Liberal Dishonest campaigns is what makes "swiftboating" work
Turning your enemies "strength" into a 'weakness' only works because of the dishonesty of the liberal campaign.
In 2004, the dishonesty of this - "Kerry in 2004 was all about being a war hero" - was self-evident when you went back and looked at the John Kerry who told lies to Congress about what happened in Vietnam, repeating the 'Winter Soldier' myths, and who threw his medals over the Congressional fence and even met with the North Vietnamese. The "Swiftboating of John Kerry" was nothing more than getting the whole story out there about John Kerry's real record. If Kerry had a more authentic biography he was running on, it wouldnt have worked.
Right now, the Democrats have a very flawed candidate in Obama - inexperienced, too left-liberal, with a lot of baggage in his background (radical pals, corrupt Chicago allies, etc) - but the great strength of being "CHANGE" where there is low approvals of President Bush and the Democrat-led Congress. McCain picking Palin doesnt undermine the Obama change theme but it does mute its advantage. Palin is more of an outsider than Obam and Biden - both in the Senate majority. Obama's attempt to run ads with McCain and Bush are McLame. Bush has decent personal approval (above 50%) and his lousy job approval is due to Iraq and some conservatives who wish he were more conservative, and he wont be on the ballot.
One of the dishonest aspects to Obama's campaign is his claim to be a "different kind of candidate" who would unify the country. Obama has no record of being a bipartisan legislator, has consistently catered to the mad dogs of the left, and now he has on multiple occasions gone in the gutter in how he attacks Mccain and Palin. The 'lipstick on a pig' comment, the attacks on McCain for not using email (not realizing that McCain cant type because of his torture-induced war injuries), etc.

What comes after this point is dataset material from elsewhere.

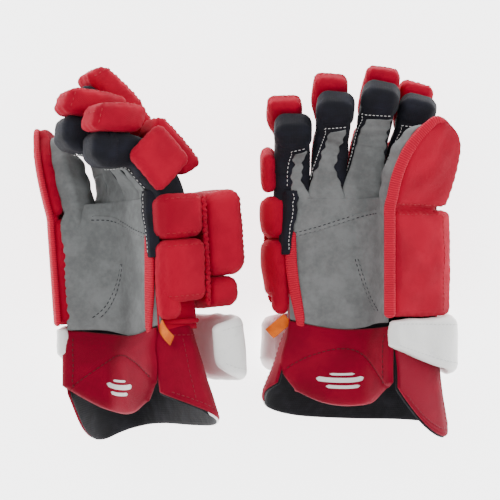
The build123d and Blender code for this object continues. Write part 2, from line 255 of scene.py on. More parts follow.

Different?!? No way, same old smashmouth Carvellian politics.
Obama preaches change but he cannot practice it, and his negative ads against McCain/Palin only deepen the cynicism about who he really is. At the same time, I think that once the Palinmania and PDS (Palin Derangement Syndrome) subsides a bit and the campaign get backs to the core Obama v McCain fight, the questions will boil down to actual policies they will carry forward. Every day Obama avoids fighting on that ground is a day closer to a mcCain victory.
The Obama declaration to 'fight' is exactly wrong. Voters wont get swayed by lame comparisons with Bush or side-issue attacks. Obama will have to ask themselves a question as they keep trying to push a rope with their phony attacks on mcCain: How stupid do they expect or want the voters to be?